The highest went to Marshall Goodman, vice president and chief executive officer of USF Polytechnic, in Lakeland. His $20,000 came on top of a $232,432 annual salary.

USF President Judy Genshaft's chief of staff, Cynthia Visot, received an $11,500 bonus on a $147,000 salary.

Les Miller, community relations director and student ombudsman, also a former state senator, received $6,500 in addition to his $90,000 salary.

And Michael Pearce, a chief technology officer making $175,000 a year, received $5,000.

USF faculty and staff representatives reacted to the news with puzzlement and anger.

"It certainly looks out of whack, especially when everyone is expecting harder times ahead," said Sherman Dorn, the head of USF's faculty union.

He helped negotiate a contract for the faculty that included a 2 percent raise this year and a pool of merit money that gave some faculty about $200 each.

"One of the greatest concerns I have is erosion of morale," especially when many faculty and staff members are taking on more work to deal with previous cuts and a current hiring freeze, Dorn said.

"The appearance is that the administration and trustees will protect people they know at a cost to morale," he said.

Genshaft approved the bonuses, said USF spokesman Michael Hoad. Three of the recipients, Goodman, Pearce and Visot, report directly to her.

One of the bonus recipients, Miller, said he deserved the additional money as compensation for extra tasks he has been given. He is in charge of a program to help students in danger of dropping out because of financial problems, in addition to other student and community relations programs.

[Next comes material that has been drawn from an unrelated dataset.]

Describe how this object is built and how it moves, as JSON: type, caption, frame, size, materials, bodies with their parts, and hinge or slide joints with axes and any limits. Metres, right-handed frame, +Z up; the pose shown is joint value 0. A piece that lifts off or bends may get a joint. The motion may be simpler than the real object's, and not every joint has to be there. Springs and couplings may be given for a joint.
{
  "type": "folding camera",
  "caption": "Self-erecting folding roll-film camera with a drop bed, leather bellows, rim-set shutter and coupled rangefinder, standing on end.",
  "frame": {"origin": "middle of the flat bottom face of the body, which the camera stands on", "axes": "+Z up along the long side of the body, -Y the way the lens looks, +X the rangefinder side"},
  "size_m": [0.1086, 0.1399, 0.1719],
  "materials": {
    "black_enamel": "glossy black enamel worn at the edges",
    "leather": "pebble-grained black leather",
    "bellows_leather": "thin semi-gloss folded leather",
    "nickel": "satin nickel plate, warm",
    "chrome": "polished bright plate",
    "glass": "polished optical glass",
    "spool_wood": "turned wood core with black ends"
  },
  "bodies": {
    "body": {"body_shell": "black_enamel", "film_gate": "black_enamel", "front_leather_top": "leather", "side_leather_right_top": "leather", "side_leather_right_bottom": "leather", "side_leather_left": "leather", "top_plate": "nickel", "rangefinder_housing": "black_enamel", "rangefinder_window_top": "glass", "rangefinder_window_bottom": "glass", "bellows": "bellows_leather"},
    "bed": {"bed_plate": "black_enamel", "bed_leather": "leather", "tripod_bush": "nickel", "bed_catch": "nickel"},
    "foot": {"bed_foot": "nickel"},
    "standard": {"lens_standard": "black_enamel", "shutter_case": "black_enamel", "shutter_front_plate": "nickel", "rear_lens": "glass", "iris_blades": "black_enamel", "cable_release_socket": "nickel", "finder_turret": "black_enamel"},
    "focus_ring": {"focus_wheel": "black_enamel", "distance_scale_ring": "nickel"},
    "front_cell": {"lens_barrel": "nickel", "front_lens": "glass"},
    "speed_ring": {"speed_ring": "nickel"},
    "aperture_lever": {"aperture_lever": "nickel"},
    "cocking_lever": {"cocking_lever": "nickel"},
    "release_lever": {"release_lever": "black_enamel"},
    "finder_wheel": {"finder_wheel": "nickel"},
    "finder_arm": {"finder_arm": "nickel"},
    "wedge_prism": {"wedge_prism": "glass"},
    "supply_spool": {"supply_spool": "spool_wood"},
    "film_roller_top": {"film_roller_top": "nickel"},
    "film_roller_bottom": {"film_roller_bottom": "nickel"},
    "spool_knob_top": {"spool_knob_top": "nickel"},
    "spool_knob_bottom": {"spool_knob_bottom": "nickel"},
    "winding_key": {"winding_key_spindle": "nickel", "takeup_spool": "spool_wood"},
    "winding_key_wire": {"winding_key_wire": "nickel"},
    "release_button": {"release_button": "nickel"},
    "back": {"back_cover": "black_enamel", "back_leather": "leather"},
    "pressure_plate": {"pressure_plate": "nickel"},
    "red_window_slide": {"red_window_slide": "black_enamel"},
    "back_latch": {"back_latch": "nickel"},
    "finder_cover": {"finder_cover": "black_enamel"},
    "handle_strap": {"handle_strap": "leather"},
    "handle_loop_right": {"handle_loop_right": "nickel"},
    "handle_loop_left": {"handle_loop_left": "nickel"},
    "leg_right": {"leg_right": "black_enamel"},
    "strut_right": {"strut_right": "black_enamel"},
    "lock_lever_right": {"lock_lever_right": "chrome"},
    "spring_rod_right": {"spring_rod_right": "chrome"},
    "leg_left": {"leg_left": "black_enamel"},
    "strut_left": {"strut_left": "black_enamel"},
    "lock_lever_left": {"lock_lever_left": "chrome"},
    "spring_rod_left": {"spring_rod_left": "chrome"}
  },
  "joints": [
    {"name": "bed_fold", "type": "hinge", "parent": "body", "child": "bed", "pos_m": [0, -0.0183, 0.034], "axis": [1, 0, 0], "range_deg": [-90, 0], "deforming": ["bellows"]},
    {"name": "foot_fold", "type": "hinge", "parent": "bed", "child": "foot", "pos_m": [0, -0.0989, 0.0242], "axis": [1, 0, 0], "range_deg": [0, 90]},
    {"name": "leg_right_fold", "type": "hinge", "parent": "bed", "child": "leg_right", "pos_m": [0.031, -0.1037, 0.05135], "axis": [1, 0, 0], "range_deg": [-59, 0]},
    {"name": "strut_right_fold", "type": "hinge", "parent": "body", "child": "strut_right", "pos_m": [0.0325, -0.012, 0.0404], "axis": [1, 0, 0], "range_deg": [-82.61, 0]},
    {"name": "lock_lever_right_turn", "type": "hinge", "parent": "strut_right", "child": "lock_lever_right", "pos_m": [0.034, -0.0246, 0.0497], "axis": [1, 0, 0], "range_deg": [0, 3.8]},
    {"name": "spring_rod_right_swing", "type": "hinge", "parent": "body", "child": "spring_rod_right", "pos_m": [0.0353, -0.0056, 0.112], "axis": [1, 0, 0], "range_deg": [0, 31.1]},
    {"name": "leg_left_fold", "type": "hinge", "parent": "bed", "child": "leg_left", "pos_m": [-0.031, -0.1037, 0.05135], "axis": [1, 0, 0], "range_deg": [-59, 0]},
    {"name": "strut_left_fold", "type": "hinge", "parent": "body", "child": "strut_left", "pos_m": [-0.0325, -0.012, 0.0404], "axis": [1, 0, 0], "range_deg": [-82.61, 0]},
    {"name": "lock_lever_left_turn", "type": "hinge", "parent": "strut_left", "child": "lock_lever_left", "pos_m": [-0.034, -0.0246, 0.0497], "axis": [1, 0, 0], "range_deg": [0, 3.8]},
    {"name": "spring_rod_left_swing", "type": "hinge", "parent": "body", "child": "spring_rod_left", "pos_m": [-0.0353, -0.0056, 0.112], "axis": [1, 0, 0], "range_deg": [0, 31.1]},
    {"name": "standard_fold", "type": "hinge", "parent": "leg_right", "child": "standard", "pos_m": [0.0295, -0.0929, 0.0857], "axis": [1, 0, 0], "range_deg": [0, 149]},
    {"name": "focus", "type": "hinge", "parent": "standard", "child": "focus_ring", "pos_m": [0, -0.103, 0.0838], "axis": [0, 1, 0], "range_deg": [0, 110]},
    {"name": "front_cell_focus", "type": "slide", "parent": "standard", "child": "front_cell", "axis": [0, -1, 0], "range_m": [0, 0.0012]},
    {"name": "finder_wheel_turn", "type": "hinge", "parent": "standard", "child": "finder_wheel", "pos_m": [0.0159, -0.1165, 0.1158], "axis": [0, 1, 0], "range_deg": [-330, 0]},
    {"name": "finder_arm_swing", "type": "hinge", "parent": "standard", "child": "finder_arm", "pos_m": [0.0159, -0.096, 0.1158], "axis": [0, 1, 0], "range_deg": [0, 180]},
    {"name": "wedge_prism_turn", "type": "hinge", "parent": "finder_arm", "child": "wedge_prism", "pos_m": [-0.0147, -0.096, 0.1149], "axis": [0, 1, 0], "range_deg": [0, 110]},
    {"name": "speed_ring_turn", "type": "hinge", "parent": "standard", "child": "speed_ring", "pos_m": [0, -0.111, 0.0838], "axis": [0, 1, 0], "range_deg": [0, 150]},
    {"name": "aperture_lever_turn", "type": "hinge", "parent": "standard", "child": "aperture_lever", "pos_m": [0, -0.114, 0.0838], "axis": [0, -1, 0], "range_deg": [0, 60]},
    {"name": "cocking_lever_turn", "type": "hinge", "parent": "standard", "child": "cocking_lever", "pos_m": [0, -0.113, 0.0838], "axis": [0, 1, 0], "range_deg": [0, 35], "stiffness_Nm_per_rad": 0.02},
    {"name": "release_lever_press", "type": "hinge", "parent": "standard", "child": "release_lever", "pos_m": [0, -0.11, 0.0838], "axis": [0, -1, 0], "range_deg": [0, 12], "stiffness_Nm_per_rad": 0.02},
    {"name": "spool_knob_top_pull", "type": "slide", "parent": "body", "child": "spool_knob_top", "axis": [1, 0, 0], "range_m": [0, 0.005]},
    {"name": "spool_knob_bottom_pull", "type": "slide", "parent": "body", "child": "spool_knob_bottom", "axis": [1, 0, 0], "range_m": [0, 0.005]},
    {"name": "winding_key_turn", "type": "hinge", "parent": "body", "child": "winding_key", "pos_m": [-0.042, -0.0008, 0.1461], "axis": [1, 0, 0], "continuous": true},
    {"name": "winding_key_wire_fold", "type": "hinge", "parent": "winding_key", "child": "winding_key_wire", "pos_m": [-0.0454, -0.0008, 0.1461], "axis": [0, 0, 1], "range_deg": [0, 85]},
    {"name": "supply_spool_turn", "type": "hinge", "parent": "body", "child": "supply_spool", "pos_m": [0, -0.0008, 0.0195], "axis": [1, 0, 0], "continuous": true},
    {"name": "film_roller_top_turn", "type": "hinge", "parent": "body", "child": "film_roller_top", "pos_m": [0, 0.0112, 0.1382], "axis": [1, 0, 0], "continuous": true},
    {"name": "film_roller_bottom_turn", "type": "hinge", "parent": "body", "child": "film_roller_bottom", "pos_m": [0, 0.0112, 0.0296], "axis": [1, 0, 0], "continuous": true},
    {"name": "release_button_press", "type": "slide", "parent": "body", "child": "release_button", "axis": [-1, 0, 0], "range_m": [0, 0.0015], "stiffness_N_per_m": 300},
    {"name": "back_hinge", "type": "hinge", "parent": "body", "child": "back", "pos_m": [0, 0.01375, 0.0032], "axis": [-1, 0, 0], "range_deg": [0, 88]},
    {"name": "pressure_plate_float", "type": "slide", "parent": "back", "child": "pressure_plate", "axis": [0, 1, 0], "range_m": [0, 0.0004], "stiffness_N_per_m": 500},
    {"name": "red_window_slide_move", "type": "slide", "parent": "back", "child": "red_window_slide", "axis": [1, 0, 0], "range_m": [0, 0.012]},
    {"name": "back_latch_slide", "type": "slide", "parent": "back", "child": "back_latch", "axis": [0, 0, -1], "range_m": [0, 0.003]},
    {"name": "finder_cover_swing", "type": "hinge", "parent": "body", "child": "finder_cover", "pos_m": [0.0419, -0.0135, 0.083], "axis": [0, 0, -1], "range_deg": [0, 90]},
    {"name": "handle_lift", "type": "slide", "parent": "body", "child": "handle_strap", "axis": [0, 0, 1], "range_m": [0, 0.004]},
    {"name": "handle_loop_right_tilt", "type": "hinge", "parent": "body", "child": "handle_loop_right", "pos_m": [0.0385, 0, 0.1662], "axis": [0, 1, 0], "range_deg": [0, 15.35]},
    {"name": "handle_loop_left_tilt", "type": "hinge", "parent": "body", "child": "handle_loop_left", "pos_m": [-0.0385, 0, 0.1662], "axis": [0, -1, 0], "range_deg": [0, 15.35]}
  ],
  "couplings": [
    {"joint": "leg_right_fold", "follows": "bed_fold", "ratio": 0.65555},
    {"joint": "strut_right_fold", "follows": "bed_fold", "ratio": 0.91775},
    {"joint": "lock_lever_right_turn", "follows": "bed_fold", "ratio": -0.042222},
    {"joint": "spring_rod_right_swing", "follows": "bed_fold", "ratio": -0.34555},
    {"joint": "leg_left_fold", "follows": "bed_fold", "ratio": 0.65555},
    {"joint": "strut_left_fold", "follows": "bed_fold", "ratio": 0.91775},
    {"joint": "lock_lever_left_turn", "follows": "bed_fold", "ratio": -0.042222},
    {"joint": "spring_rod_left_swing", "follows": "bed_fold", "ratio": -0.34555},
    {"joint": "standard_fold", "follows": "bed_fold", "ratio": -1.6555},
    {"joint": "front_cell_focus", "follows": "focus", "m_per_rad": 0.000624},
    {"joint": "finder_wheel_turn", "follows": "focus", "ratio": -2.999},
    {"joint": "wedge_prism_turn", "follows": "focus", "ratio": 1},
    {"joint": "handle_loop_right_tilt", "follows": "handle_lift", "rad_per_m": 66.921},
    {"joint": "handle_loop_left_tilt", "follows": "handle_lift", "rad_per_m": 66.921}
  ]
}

"I've had a tremendous increase in responsibility at the university," said Miller, who plans to run for a seat on the Hillsborough County Commission next year.

Since fall 2007, the state Legislature has cut about $52 million from USF's budget, about 15 percent. In response the university eliminated 450 staff and nontenured faculty jobs, from a total of about 13,250 across the university. Most of those jobs were already unfilled, but about 70 people lost their positions.

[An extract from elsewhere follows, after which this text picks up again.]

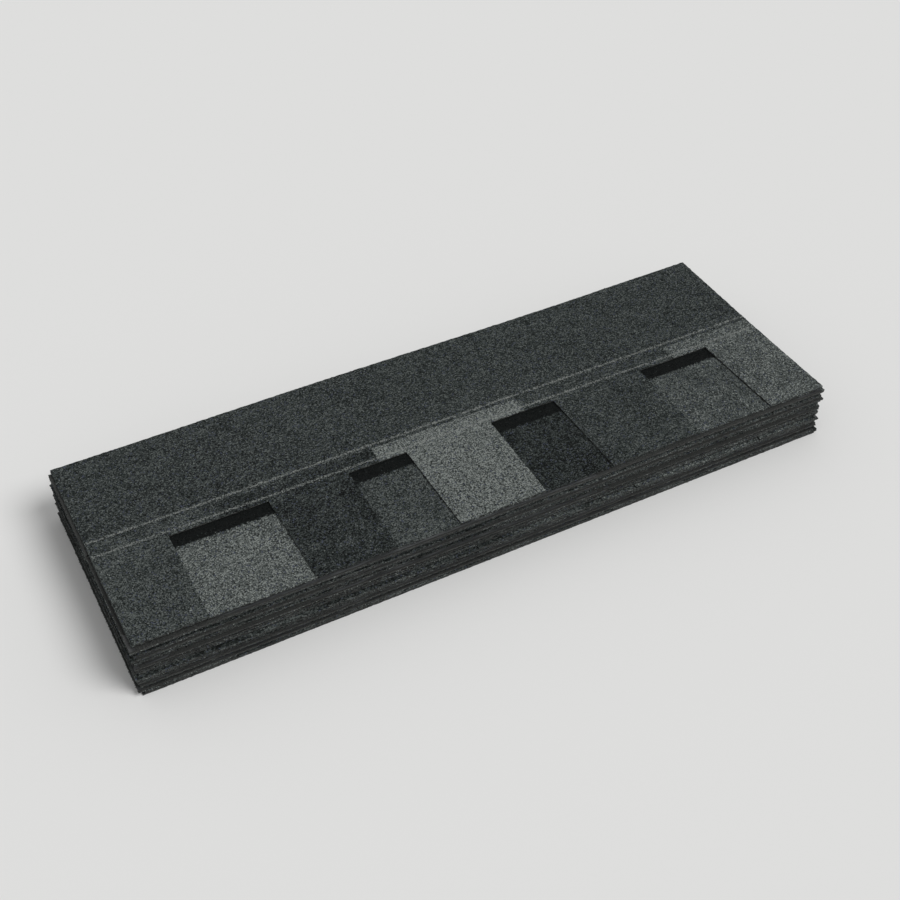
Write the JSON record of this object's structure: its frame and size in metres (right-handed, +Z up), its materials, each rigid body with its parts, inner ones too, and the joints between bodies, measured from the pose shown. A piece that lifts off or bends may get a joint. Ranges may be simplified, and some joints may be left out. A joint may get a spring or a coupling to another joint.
{
  "type": "bundle of laminated asphalt shingles",
  "caption": "Flat stack of laminated asphalt shingles with varied square teeth, packed in nested back-to-back pairs, charcoal grey granules, unwrapped.",
  "frame": {"origin": "centre of the bundle's resting face, on the floor", "axes": "+X along the shingles, left to right; +Z up; -Y towards the butt edge of the top shingle"},
  "size_m": [1.009, 0.343, 0.0847],
  "materials": {
    "granule_front": "mineral granules, matte, blended greys",
    "granule_back": "mineral granules, matte, darker greys",
    "sealant": "glossy black asphalt sealant",
    "release_film": "thin clear film"
  },
  "bodies": {
    "root": {"shingle_01_front_layer": "granule_front", "shingle_02_front_layer": "granule_front", "shingle_03_front_layer": "granule_front", "shingle_04_front_layer": "granule_front", "shingle_05_front_layer": "granule_front", "shingle_06_front_layer": "granule_front", "shingle_07_front_layer": "granule_front", "shingle_08_front_layer": "granule_front", "shingle_09_front_layer": "granule_front", "shingle_10_front_layer": "granule_front", "shingle_11_front_layer": "granule_front", "shingle_12_front_layer": "granule_front", "shingle_13_front_layer": "granule_front", "shingle_14_front_layer": "granule_front", "shingle_15_front_layer": "granule_front", "shingle_16_front_layer": "granule_front", "shingle_17_front_layer": "granule_front", "shingle_18_front_layer": "granule_front", "shingle_19_front_layer": "granule_front", "shingle_20_front_layer": "granule_front", "shingle_21_front_layer": "granule_front", "shingle_22_front_layer": "granule_front", "shingle_01_back_layer": "granule_back", "shingle_02_back_layer": "granule_back", "shingle_03_back_layer": "granule_back", "shingle_04_back_layer": "granule_back", "shingle_05_back_layer": "granule_back", "shingle_06_back_layer": "granule_back", "shingle_07_back_layer": "granule_back", "shingle_08_back_layer": "granule_back", "shingle_09_back_layer": "granule_back", "shingle_10_back_layer": "granule_back", "shingle_11_back_layer": "granule_back", "shingle_12_back_layer": "granule_back", "shingle_13_back_layer": "granule_back", "shingle_14_back_layer": "granule_back", "shingle_15_back_layer": "granule_back", "shingle_16_back_layer": "granule_back", "shingle_17_back_layer": "granule_back", "shingle_18_back_layer": "granule_back", "shingle_19_back_layer": "granule_back", "shingle_20_back_layer": "granule_back", "shingle_21_back_layer": "granule_back", "shingle_22_back_layer": "granule_back", "sealant_dashes": "sealant", "release_films": "release_film"}
  },
  "joints": []
}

Some were shifted to other jobs and some were laid off, said Bill McClelland, president of the union representing about 2,000 staff members, from lawn workers to managers.

"I'm very concerned to hear that these folks have gotten bonuses of such magnitude," he said. Some of the people he represents make so little, they could qualify for food stamps, he said. "The university is telling us that we all have to make sacrifices, and then to hear that others are benefiting is discouraging."

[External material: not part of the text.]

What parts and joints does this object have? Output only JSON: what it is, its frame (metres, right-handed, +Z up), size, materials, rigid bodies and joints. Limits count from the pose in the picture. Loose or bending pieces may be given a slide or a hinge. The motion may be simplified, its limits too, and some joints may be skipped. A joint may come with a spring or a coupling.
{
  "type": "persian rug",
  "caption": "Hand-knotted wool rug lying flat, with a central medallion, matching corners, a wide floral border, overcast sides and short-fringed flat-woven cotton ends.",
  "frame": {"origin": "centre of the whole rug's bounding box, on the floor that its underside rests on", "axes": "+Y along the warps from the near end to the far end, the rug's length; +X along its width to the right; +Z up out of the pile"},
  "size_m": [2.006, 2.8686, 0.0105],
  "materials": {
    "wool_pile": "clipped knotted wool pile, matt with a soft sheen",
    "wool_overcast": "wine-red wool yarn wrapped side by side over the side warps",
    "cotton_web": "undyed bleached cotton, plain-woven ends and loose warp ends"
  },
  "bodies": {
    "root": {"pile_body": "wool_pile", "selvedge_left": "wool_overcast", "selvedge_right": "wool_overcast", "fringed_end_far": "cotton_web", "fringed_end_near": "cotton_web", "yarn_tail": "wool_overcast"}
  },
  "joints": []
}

The people who received the bonuses may be taking on extra work, but so are others throughout the university, McClelland said. Every position that was eliminated meant extra work for someone else.

"I'm just perplexed," said Laurence Branch, head of the USF faculty senate. "We are letting people go. I am on three-fourths pay because of insufficient funding. ... The pervasive sense on the campus is that these kinds of bonuses are just for the very select few, and it's not for us mere mortals to even be concerned."

To spokesman Hoad, the more significant issue is that a majority of Genshaft's cabinet got no raises this year. Genshaft's pay remained the same as in 2008, at $395,000, with $225,000 of that coming from tax money. The rest comes from the private USF Foundation.

Hoad said that last year, "Genshaft said no salary increases for the Cabinet - she didn't promise to freeze bonuses. Her promise has remained accurate."

One cabinet member, Stephen Klasko, vice president of USF Health and dean of the College of Medicine, received a $56,000 raise. Hoad said that's because Klasko opened two new ambulatory care buildings, including the first surgery center at USF, and became chief executive officer of the Johnnie B. Byrd Sr. Alzheimer's Center & Research Institute. His total compensation, including his physician's pay, is $1.17 million.

Goodman, in Lakeland, who is not a cabinet member, received a $28,000 raise in addition to his $20,000 bonus.

In an e-mail, Hoad said "our business requires us to make decisions (including pay decisions) every single day. The hiring freeze that we are in does not mean that we don't continue to do business, it just means that there is an additional process for any exceptions. It means that things are looked at carefully but not that we don't pay people money."